**Aim:** Below are records; reproduce exactly the lines from the one that has "Keep writing the" through the one that has "body = smooth_min(plate_field(r, z), hub, PLATE_FILLET)", ends included, and nothing more.

**Record excerpts:**

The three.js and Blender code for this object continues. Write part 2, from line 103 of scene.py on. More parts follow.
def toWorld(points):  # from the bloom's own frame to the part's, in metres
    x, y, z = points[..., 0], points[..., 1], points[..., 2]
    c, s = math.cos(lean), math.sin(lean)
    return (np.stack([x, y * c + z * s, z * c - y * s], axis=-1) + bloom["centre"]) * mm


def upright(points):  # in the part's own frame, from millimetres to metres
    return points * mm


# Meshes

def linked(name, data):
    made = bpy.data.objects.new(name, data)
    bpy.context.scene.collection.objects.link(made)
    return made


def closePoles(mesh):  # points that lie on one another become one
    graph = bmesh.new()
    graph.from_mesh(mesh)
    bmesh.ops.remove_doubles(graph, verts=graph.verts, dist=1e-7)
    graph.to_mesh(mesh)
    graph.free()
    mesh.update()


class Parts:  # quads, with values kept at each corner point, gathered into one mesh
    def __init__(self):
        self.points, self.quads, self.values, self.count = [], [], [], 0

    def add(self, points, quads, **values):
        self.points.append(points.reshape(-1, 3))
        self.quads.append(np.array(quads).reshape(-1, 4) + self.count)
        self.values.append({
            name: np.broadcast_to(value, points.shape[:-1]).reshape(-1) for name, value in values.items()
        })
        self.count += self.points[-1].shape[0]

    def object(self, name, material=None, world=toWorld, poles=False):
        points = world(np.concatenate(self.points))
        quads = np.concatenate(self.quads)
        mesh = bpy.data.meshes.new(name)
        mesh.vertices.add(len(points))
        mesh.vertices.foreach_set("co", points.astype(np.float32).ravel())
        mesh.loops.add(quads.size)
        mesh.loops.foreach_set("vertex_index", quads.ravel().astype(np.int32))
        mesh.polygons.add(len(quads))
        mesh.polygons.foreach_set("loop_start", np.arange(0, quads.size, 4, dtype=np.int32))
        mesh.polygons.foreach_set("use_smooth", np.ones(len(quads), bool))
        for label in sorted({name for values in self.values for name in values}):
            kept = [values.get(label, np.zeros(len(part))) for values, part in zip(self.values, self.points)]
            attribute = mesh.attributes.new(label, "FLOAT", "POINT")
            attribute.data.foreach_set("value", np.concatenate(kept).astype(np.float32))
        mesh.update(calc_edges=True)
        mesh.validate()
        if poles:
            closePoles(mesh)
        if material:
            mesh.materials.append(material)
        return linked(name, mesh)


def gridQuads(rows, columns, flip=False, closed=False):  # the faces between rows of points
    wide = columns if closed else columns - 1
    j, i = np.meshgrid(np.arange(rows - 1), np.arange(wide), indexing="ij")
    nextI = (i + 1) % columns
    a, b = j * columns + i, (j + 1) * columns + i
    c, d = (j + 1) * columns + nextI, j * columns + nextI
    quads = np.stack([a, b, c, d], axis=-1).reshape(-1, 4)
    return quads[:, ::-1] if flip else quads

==

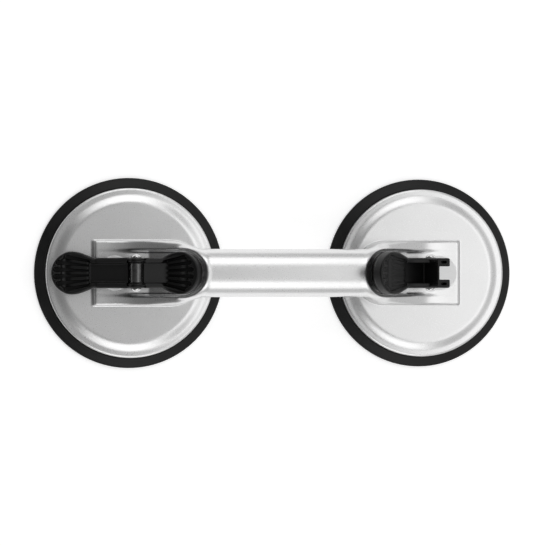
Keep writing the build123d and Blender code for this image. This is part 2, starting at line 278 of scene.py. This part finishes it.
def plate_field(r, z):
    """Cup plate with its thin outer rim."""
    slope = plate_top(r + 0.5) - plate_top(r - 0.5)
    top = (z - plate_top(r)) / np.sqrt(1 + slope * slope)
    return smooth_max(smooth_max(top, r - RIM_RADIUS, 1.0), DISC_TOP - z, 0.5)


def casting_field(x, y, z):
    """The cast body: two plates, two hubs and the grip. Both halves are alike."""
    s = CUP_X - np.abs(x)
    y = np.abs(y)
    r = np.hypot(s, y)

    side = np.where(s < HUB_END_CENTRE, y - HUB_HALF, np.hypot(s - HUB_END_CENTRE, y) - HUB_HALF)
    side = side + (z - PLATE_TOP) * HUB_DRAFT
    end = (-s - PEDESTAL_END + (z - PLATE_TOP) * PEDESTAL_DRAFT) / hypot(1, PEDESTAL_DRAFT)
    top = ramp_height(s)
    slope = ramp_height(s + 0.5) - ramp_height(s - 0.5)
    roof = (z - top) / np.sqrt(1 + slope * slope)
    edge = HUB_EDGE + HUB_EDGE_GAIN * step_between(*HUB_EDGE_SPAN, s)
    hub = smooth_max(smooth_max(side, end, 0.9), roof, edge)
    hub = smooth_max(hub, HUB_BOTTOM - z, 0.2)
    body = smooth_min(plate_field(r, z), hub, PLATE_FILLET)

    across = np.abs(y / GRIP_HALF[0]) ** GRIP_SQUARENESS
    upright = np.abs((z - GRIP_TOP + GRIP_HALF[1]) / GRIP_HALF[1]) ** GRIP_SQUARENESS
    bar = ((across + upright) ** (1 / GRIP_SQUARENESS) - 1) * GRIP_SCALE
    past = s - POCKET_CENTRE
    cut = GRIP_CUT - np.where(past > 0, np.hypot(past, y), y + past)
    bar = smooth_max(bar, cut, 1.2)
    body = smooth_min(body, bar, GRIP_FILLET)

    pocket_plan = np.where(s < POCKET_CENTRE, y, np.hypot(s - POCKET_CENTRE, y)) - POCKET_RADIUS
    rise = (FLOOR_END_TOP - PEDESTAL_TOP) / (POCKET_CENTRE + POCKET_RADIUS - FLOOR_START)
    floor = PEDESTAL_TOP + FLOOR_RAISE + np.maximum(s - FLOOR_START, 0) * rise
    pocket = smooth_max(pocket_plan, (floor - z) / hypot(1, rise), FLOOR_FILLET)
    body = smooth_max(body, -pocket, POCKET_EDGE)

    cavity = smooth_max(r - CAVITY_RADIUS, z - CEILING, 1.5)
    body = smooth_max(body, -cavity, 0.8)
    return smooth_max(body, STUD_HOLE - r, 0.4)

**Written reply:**
Keep writing the build123d and Blender code for this image. This is part 2, starting at line 278 of scene.py. This part finishes it.
def plate_field(r, z):
    """Cup plate with its thin outer rim."""
    slope = plate_top(r + 0.5) - plate_top(r - 0.5)
    top = (z - plate_top(r)) / np.sqrt(1 + slope * slope)
    return smooth_max(smooth_max(top, r - RIM_RADIUS, 1.0), DISC_TOP - z, 0.5)


def casting_field(x, y, z):
    """The cast body: two plates, two hubs and the grip. Both halves are alike."""
    s = CUP_X - np.abs(x)
    y = np.abs(y)
    r = np.hypot(s, y)

    side = np.where(s < HUB_END_CENTRE, y - HUB_HALF, np.hypot(s - HUB_END_CENTRE, y) - HUB_HALF)
    side = side + (z - PLATE_TOP) * HUB_DRAFT
    end = (-s - PEDESTAL_END + (z - PLATE_TOP) * PEDESTAL_DRAFT) / hypot(1, PEDESTAL_DRAFT)
    top = ramp_height(s)
    slope = ramp_height(s + 0.5) - ramp_height(s - 0.5)
    roof = (z - top) / np.sqrt(1 + slope * slope)
    edge = HUB_EDGE + HUB_EDGE_GAIN * step_between(*HUB_EDGE_SPAN, s)
    hub = smooth_max(smooth_max(side, end, 0.9), roof, edge)
    hub = smooth_max(hub, HUB_BOTTOM - z, 0.2)
    body = smooth_min(plate_field(r, z), hub, PLATE_FILLET)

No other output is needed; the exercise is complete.